Jurisprudence

Catch and Release

American prisoners solve the troubled prosecution of Guantanamo detainee Ahmed Khalfan Ghailani.

Ahmed Khalfan Ghailani

With the first civilian trial of a Guantanamo detainee on hold as of Wednesday, the joke is on us—well, on Attorney General Eric Holder. The trial of Ahmed Khalfan Ghailani may actually be derailed entirely, because his lawyers have convinced a federal trial judge to bar the testimony of the guy who sold Ghailani the explosives he allegedly used in blowing up two U.S. embassies in Africa in 1998. These attacks killed 224 people, including dozens of Americans.

The judge was convinced that the prosecution’s case against Ghailani was based in large part on statements coerced from him while he was in CIA custody.
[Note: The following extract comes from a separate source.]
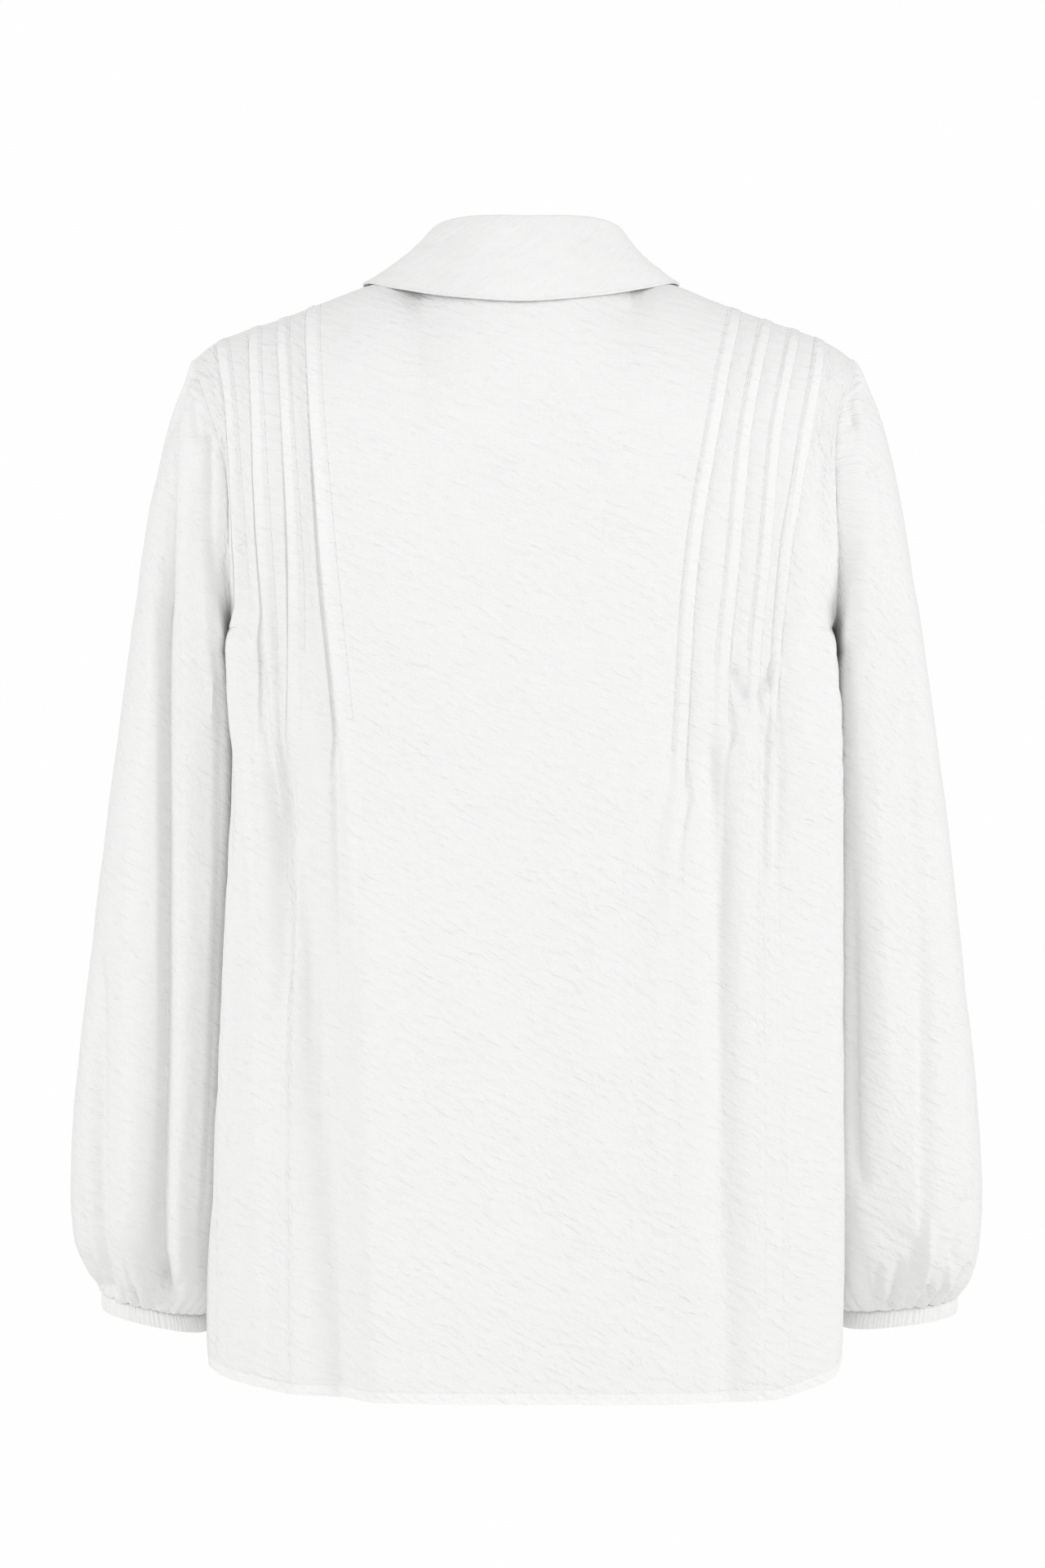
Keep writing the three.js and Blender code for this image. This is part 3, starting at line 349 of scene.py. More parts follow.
# A tuck in section, from its stitched side outwards: across from the free edge and raised, while it is
# stitched flat, where its edge gapes, and where it has opened into a soft fold.
TUCK_SECTION = table(
    "flat gaping open",
    ((-8.4, 0), (-9, 0.2), (-8.6, 0.2)),
    ((-7.5, 0.1), (-8.2, 0.5), (-7.6, 0.7)),
    ((-7, 0.55), (-7.3, 1), (-6.6, 1.3)),
    ((-6.4, 1.35), (-6.2, 1.6), (-5.5, 1.9)),
    ((-5.3, 1.75), (-4.9, 2.2), (-4.4, 2.4)),
    ((-3.6, 1.85), (-3.4, 2.8), (-3.3, 2.6)),
    ((-1.9, 1.85), (-1.9, 3.1), (-2.2, 2.6)),
    ((-0.7, 1.8), (-0.8, 3.2), (-1.2, 2.3)),
    ((-0.1, 1.55), (-0.1, 3), (-0.3, 1.7)),
    ((0.05, 1.2), (0.1, 2.6), (0.6, 0.9)),
    ((-0.15, 0.85), (-0.2, 2), (1.4, 0)),
    ((-1.2, 0.65), (-0.9, 1.4), (2.2, -0.9)),
    ((-3.6, 0.6), (-1.5, 0.7), (3, -1.6)),
    ((-6, 0.45), (-1.7, 0), (3.8, -2)),
    ((-6.5, 0.2), (-1.5, -0.5), (4.6, -2.1)),
    ((-6, 0), (-0.6, -0.9), (5.4, -1.9)),
    ((-3, -0.05), (0.8, -1), (6.2, -1.5)),
    ((-0.8, -0.05), (2.4, -0.9), (7, -1.1)),
    ((0.1, -0.05), (2.9, -0.3), (7.8, -0.7)),
    ((0.7, 0), (3.2, 0.5), (8.5, -0.4)),
    ((1.3, 0), (4.4, 0.6), (9.2, -0.2)),
    ((2.2, 0), (6.2, 0.2), (10, 0)),
)
UNDER_FLAP = 10  # the section's steps from here on lie under the flap
TUCK_DEEP = 7.0  # from a tuck's free edge to its stitching
FLAP_LAYERS = ((-8.4, -6.4, -0.5, 1.0), (0, 0.6, 1, 0))  # how doubled the flap looks, across from its edge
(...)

He concluded that Ghailani gave up the name of his star witness supplier because of “enhanced interrogation”—a no-no in civilian courts.
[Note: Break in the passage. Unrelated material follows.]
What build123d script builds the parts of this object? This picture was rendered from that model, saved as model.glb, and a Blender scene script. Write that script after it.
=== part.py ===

Surely such fine points are covered in Evidence or Criminal Procedure at Columbia Law School, Holder’s alma mater.Why wasn’t this likely turning point central to his thinking when he decided that Ghailani and Sept. 11 mastermind Khalid Sheikh Mohammed should be tried in civilian courts, where exclusionary rules could preclude the introduction of condemning evidence and testimony?

Now Ghailani’s lawyers may reassert their client’s right to Sixth Amendment safeguards—for example, the right to a speedy trial, since this one is taking place 12 years after the bombings. Assuming that the trial does go forward, with at least one crucial prosecution witness barred from testifying, there is at least a chance that at least one juror may not be persuaded that Ghailani is guilty “beyond a reasonable doubt.” Then what?

Presumably the Defense Department and the Department of Homeland Security have a backup strategy. But just in case, some students of mine have a solution that could conceivably advance efforts to locate and combat terrorist activities. One student ventured this idea: “Release them, and track them. If they

really are terrorists, they’ll join up with other terrorists and you’ve got proof of their intentions. And you’ve got a target for one of those smart rockets. If they’re innocent or rehabilitated, then the U.S. government gets away with not paying reparations for wrongful imprisonment. And the government saves the money it would have had to cough up to pay for a trial and security, and more appeals.”

However farfetched, the proposal has some logistical, military, public-relations, and cost-saving merits. And it comes from a class that has experienced detention and incarceration, at Webster Correctional Institution in Connecticut, where I taught political science and public speaking courses as part of a community college outreach program until the prison closed this year.

Almost all of my inmate-students (36 out of 41) were in favor of the president’s January 2009 executive order promising to close the detention center at Guantanamo, which I gave them to read. In discussing it, they came up with the idea of releasing the Guantamano detainees, and embroidered on the idea of tracking them, with a James Bond secret implanted homing device. Several imagined that prior to release, a detainee could be anesthetized and wheeled into a top-secret operating room, where surgeons would implant microscopic sensors into the detainee’s body, making tiny incisions that would heal and disappear by the time the detainee regained consciousness.

Maybe my students are extrapolating from the sci-fi and secret-agent flicks that make their way onto the TV channels received in the prison. Still, their plan would get us past much of the ideological gnashing of teeth that fills the airwaves and blogosphere. It escapes the cerebral clutches of scholars who, numbingly, go on about legal precedents for a situation that has no precise precedent, who strain for analogies to circumstances that defy easily comprehended analogy. It would spare us continued hand-ringing about whether the rights and safeguards provided by the U.S. Constitution should apply to Guantanamo detainees or other presumed enemy combatants (wherever and however held).

 And after all, big-box retailers use Radio Frequency Identification to track product inventory, and medical technologists are devising RFID implants that may allow doctors to monitor patients’ vital signs from a distance. Couldn’t we imagine RFID implants that allow the Departments of Defense and Homeland Security and the CIA folks to listen in on—and record—conversations a former detainee might have with those inclined to do us harm?

I suppose we’d have to ask whether such data-capture would run afoul of constitutional principles regarding unreasonable search-and-seizure and self-incrimination. But in my class, the inmates were quite keen on the potential of such technology. One said, “I’d take an implant if it got me parole sooner. You want to watch what I be doing and hear what I be saying, go on and do it. Just let me go home. If I screw up, they’ll find me pretty quick. But I’d make that deal.” Maybe Ghailani would too.